Quote every line as given.

Material:

▼

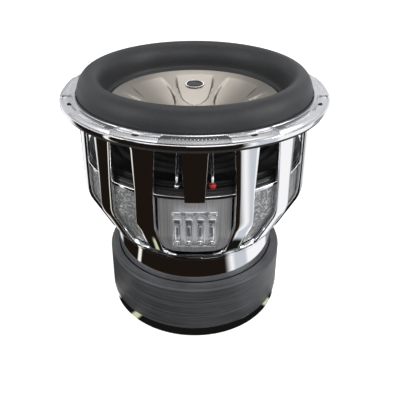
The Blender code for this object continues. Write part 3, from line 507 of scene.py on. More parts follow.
CHROME = make_chrome()
SILVER = make_satin_silver()
CHAMPAGNE = make_champagne()
BRUSHED = make_brushed_panel()
PLATED = make_plain_metal("plated_metal", (0.78, 0.78, 0.79), (0.90, 0.90, 0.90), 0.12)
BUTTON_METAL = make_plain_metal("button_metal", (0.88, 0.88, 0.89), (0.96, 0.96, 0.97), 0.34)
SPRING_STEEL = make_plain_metal("spring_steel", (0.50, 0.50, 0.52), (0.70, 0.70, 0.72), 0.22)
print("metals: chrome, satin silver, champagne, brushed panel, and three plain ones")

# %% [markdown]
# The screen behind the lower windows is woven metal, far too fine to model wire by wire. Its
# shader draws a row of small round holes along the surface, each row shifted by half a step, and
# the same pattern dents the surface.

# %% the screen's weave
WEAVE_PITCH = 0.0020
ROW_SHARE = 0.87
SCREEN_RADIUS = 0.130


def make_mesh_metal():
    paint = Paint("mesh_metal", Metallic=0.35)
    _, azimuth, height = paint.polar()
    across = azimuth * (SCREEN_RADIUS / WEAVE_PITCH)
    up = height / (ROW_SHARE * WEAVE_PITCH)
    row = up.floor()
    u = (across + (row % 2.0) * 0.5) % 1.0 - 0.5
    v = up - row - 0.5
    distance = (u * u + v * v) ** 0.5
    wire = distance.between(0.26, 0.44)
    cloud = paint.noise(45.0, 4.0)
    # Painted glints: random specks on the wires turn pure white and glossier, standing in for wires that
    # catch the light.
    painted_glint = paint.noise(330.0, 1.0).between(0.46, 0.60)
    light = paint.mix((0.36, 0.37, 0.38), (1.0, 1.0, 1.0), painted_glint * (0.7 + 0.3 * cloud))
    return paint.finish(paint.mix((0.09, 0.09, 0.09), light, wire), 0.46 - 0.24 * painted_glint, wire, 0.0003)


MESH_METAL = make_mesh_metal()
print("weave pitch %.1f mm" % (1000.0 * WEAVE_PITCH))

# %% [markdown]
# Rubber, foam, pulp and cloth differ in their grain. The surround is pressed foam rubber with a
# fine speckle. The boot round the magnets is smooth, with long faint streaks round it. The cone
# is pulp, with loose fibres, and the spiders are woven and stiffened with resin.

# %% rubber, pulp, cloth and plastics
def make_surround_rubber():
    paint = Paint("surround_rubber", Specular_IOR_Level=0.45)
    speckle = paint.noise(1700.0, 2.0)
    dark = paint.mix((0.020, 0.021, 0.023), (0.030, 0.031, 0.034), paint.noise(25.0, 4.0))
    colour = paint.mix(dark, (0.070, 0.071, 0.076), speckle.between(0.58, 0.72))
    return paint.finish(colour, 0.38 + 0.16 * speckle, speckle, 0.00012)


def make_boot_rubber():
    paint = Paint("boot_rubber", Specular_IOR_Level=0.5)
    _, azimuth, height = paint.polar()
    streak = paint.noise(1.0, 5.0, place=paint.plane(azimuth * 1.3, height * 420.0), roughness=0.65)
    grain = paint.noise(1200.0, 2.0)
    tone = streak.between(0.35, 0.7) * 0.6 + paint.noise(30.0, 5.0) * 0.4
    colour = paint.mix((0.034, 0.035, 0.038), (0.115, 0.118, 0.126), tone)
    return paint.finish(colour, 0.36 + 0.16 * streak + 0.08 * grain, streak * 0.7 + grain * 0.3, 0.00010)


def make_grained(name, dark, light, rough, scale, depth):
    paint = Paint(name)
    grain = paint.noise(scale, 4.0)
    return paint.finish(paint.mix(dark, light, grain.between(0.3, 0.7)), rough + 0.15 * grain, grain, depth)


def make_spider_cloth():
    paint = Paint("spider_cloth", Specular_IOR_Level=0.3)
    x, y, _ = paint.parts(paint.place())
    weave = (x * 4200.0).sine() * (y * 4200.0).sine() * 0.5 + 0.5
    # Painted shade: the sunken cells of the weave are darker than the raised ones.
    colour = paint.mix((0.018, 0.018, 0.018), (0.060, 0.058, 0.055), weave)
    return paint.finish(colour, 0.62 + 0.2 * weave, weave, 0.0002)


def make_copper():
    """Turns of wire, one above the other, with painted shade: each turn lighter on its crest and darker in
    the groove between turns.
    """
    paint = Paint("copper_wire", Metallic=1.0)
    _, _, height = paint.parts(paint.place())
    turns = (height * 9000.0).sine() * 0.5 + 0.5
    # Painted shade: the colour follows the turns, light on each crest and dark in each groove.
    colour = paint.mix((0.42, 0.16, 0.08), (0.80, 0.42, 0.26), turns)
    return paint.finish(colour, 0.22 + 0.12 * turns, turns, 0.0002)


def make_tinsel():
    """Braid: strands that cross, read from the lead's own UV map; the gaps between the strands are painted
    shade, darker than the strands.
    """
    paint = Paint("tinsel_braid", Metallic=1.0)
    u, v, _ = paint.parts(paint.place("UV"))
    right = ((u * 3.0 + v) * (2.0 * math.pi)).sine()
    left = ((u * 3.0 - v) * (2.0 * math.pi)).sine()
    strand_and_shade = right.most(left) * 0.5 + 0.5
    # Painted shade: the gaps between strands are darker and the strands lighter.
    colour = paint.mix((0.30, 0.30, 0.31), (0.92, 0.92, 0.93), strand_and_shade)
    return paint.finish(colour, 0.20 + 0.25 * (1.0 - strand_and_shade), strand_and_shade, 0.0002)


def make_acrylic():
    paint = Paint("clear_acrylic", IOR=1.49, Transmission_Weight=0.92)
    haze = paint.noise(70.0, 3.0)
    colour = paint.mix((0.86, 0.88, 0.90), (0.97, 0.98, 1.0), haze)
    return paint.finish(colour, 0.03 + 0.10 * haze.between(0.5, 0.8))


SURROUND_RUBBER = make_surround_rubber()
BOOT_RUBBER = make_boot_rubber()
CLOTH = make_spider_cloth()
COPPER = make_copper()
TINSEL = make_tinsel()
ACRYLIC = make_acrylic()
PULP = make_grained("cone_pulp", (0.008, 0.008, 0.008), (0.030, 0.029, 0.028), 0.7, 650.0, 0.0003)
FOAM = make_grained("gasket_foam", (0.012, 0.012, 0.012), (0.040, 0.040, 0.040), 0.8, 900.0, 0.0003)
BLACK = make_grained("black_plastic", (0.008, 0.008, 0.009), (0.020, 0.020, 0.021), 0.28, 1100.0, 0.00004)
FERRITE = make_grained("ferrite", (0.04, 0.04, 0.045), (0.09, 0.09, 0.10), 0.5, 300.0, 0.0002)
RED = make_grained("red_plastic", (0.42, 0.012, 0.012), (0.62, 0.03, 0.025), 0.24, 400.0, 0.00005)
SCREW_BLACK = make_grained("screw_black", (0.02, 0.02, 0.02), (0.05, 0.05, 0.05), 0.35, 900.0, 0.00003)
GLOSS = make_grained("badge_gloss", (0.006, 0.006, 0.007), (0.012, 0.012, 0.014), 0.06, 60.0, 0.00001)
print("rubber, pulp, cloth and plastics ready")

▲

Expected output:
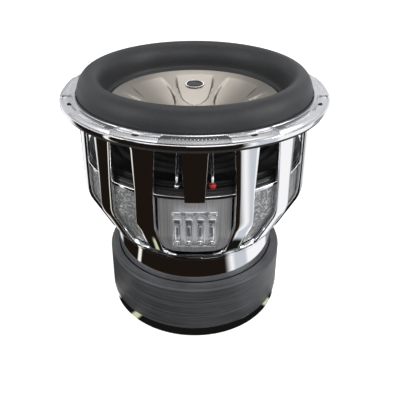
The Blender code for this object continues. Write part 3, from line 507 of scene.py on. More parts follow.
CHROME = make_chrome()
SILVER = make_satin_silver()
CHAMPAGNE = make_champagne()
BRUSHED = make_brushed_panel()
PLATED = make_plain_metal("plated_metal", (0.78, 0.78, 0.79), (0.90, 0.90, 0.90), 0.12)
BUTTON_METAL = make_plain_metal("button_metal", (0.88, 0.88, 0.89), (0.96, 0.96, 0.97), 0.34)
SPRING_STEEL = make_plain_metal("spring_steel", (0.50, 0.50, 0.52), (0.70, 0.70, 0.72), 0.22)
print("metals: chrome, satin silver, champagne, brushed panel, and three plain ones")

# %% [markdown]
# The screen behind the lower windows is woven metal, far too fine to model wire by wire. Its
# shader draws a row of small round holes along the surface, each row shifted by half a step, and
# the same pattern dents the surface.

# %% the screen's weave
WEAVE_PITCH = 0.0020
ROW_SHARE = 0.87
SCREEN_RADIUS = 0.130


def make_mesh_metal():
    paint = Paint("mesh_metal", Metallic=0.35)
    _, azimuth, height = paint.polar()
    across = azimuth * (SCREEN_RADIUS / WEAVE_PITCH)
    up = height / (ROW_SHARE * WEAVE_PITCH)
    row = up.floor()
    u = (across + (row % 2.0) * 0.5) % 1.0 - 0.5
    v = up - row - 0.5
    distance = (u * u + v * v) ** 0.5
    wire = distance.between(0.26, 0.44)
    cloud = paint.noise(45.0, 4.0)
    # Painted glints: random specks on the wires turn pure white and glossier, standing in for wires that
    # catch the light.
    painted_glint = paint.noise(330.0, 1.0).between(0.46, 0.60)
    light = paint.mix((0.36, 0.37, 0.38), (1.0, 1.0, 1.0), painted_glint * (0.7 + 0.3 * cloud))
    return paint.finish(paint.mix((0.09, 0.09, 0.09), light, wire), 0.46 - 0.24 * painted_glint, wire, 0.0003)


MESH_METAL = make_mesh_metal()
print("weave pitch %.1f mm" % (1000.0 * WEAVE_PITCH))

# %% [markdown]
# Rubber, foam, pulp and cloth differ in their grain. The surround is pressed foam rubber with a
# fine speckle. The boot round the magnets is smooth, with long faint streaks round it. The cone
# is pulp, with loose fibres, and the spiders are woven and stiffened with resin.

# %% rubber, pulp, cloth and plastics
def make_surround_rubber():
    paint = Paint("surround_rubber", Specular_IOR_Level=0.45)
    speckle = paint.noise(1700.0, 2.0)
    dark = paint.mix((0.020, 0.021, 0.023), (0.030, 0.031, 0.034), paint.noise(25.0, 4.0))
    colour = paint.mix(dark, (0.070, 0.071, 0.076), speckle.between(0.58, 0.72))
    return paint.finish(colour, 0.38 + 0.16 * speckle, speckle, 0.00012)


def make_boot_rubber():
    paint = Paint("boot_rubber", Specular_IOR_Level=0.5)
    _, azimuth, height = paint.polar()
    streak = paint.noise(1.0, 5.0, place=paint.plane(azimuth * 1.3, height * 420.0), roughness=0.65)
    grain = paint.noise(1200.0, 2.0)
    tone = streak.between(0.35, 0.7) * 0.6 + paint.noise(30.0, 5.0) * 0.4
    colour = paint.mix((0.034, 0.035, 0.038), (0.115, 0.118, 0.126), tone)
    return paint.finish(colour, 0.36 + 0.16 * streak + 0.08 * grain, streak * 0.7 + grain * 0.3, 0.00010)


def make_grained(name, dark, light, rough, scale, depth):
    paint = Paint(name)
    grain = paint.noise(scale, 4.0)
    return paint.finish(paint.mix(dark, light, grain.between(0.3, 0.7)), rough + 0.15 * grain, grain, depth)


def make_spider_cloth():
    paint = Paint("spider_cloth", Specular_IOR_Level=0.3)
    x, y, _ = paint.parts(paint.place())
    weave = (x * 4200.0).sine() * (y * 4200.0).sine() * 0.5 + 0.5
    # Painted shade: the sunken cells of the weave are darker than the raised ones.
    colour = paint.mix((0.018, 0.018, 0.018), (0.060, 0.058, 0.055), weave)
    return paint.finish(colour, 0.62 + 0.2 * weave, weave, 0.0002)


def make_copper():
    """Turns of wire, one above the other, with painted shade: each turn lighter on its crest and darker in
    the groove between turns.
    """
    paint = Paint("copper_wire", Metallic=1.0)
    _, _, height = paint.parts(paint.place())
    turns = (height * 9000.0).sine() * 0.5 + 0.5
    # Painted shade: the colour follows the turns, light on each crest and dark in each groove.
    colour = paint.mix((0.42, 0.16, 0.08), (0.80, 0.42, 0.26), turns)
    return paint.finish(colour, 0.22 + 0.12 * turns, turns, 0.0002)


def make_tinsel():
    """Braid: strands that cross, read from the lead's own UV map; the gaps between the strands are painted
    shade, darker than the strands.
    """
    paint = Paint("tinsel_braid", Metallic=1.0)
    u, v, _ = paint.parts(paint.place("UV"))
    right = ((u * 3.0 + v) * (2.0 * math.pi)).sine()
    left = ((u * 3.0 - v) * (2.0 * math.pi)).sine()
    strand_and_shade = right.most(left) * 0.5 + 0.5
    # Painted shade: the gaps between strands are darker and the strands lighter.
    colour = paint.mix((0.30, 0.30, 0.31), (0.92, 0.92, 0.93), strand_and_shade)
    return paint.finish(colour, 0.20 + 0.25 * (1.0 - strand_and_shade), strand_and_shade, 0.0002)


def make_acrylic():
    paint = Paint("clear_acrylic", IOR=1.49, Transmission_Weight=0.92)
    haze = paint.noise(70.0, 3.0)
    colour = paint.mix((0.86, 0.88, 0.90), (0.97, 0.98, 1.0), haze)
    return paint.finish(colour, 0.03 + 0.10 * haze.between(0.5, 0.8))


SURROUND_RUBBER = make_surround_rubber()
BOOT_RUBBER = make_boot_rubber()
CLOTH = make_spider_cloth()
COPPER = make_copper()
TINSEL = make_tinsel()
ACRYLIC = make_acrylic()
PULP = make_grained("cone_pulp", (0.008, 0.008, 0.008), (0.030, 0.029, 0.028), 0.7, 650.0, 0.0003)
FOAM = make_grained("gasket_foam", (0.012, 0.012, 0.012), (0.040, 0.040, 0.040), 0.8, 900.0, 0.0003)
BLACK = make_grained("black_plastic", (0.008, 0.008, 0.009), (0.020, 0.020, 0.021), 0.28, 1100.0, 0.00004)
FERRITE = make_grained("ferrite", (0.04, 0.04, 0.045), (0.09, 0.09, 0.10), 0.5, 300.0, 0.0002)
RED = make_grained("red_plastic", (0.42, 0.012, 0.012), (0.62, 0.03, 0.025), 0.24, 400.0, 0.00005)
SCREW_BLACK = make_grained("screw_black", (0.02, 0.02, 0.02), (0.05, 0.05, 0.05), 0.35, 900.0, 0.00003)
GLOSS = make_grained("badge_gloss", (0.006, 0.006, 0.007), (0.012, 0.012, 0.014), 0.06, 60.0, 0.00001)
print("rubber, pulp, cloth and plastics ready")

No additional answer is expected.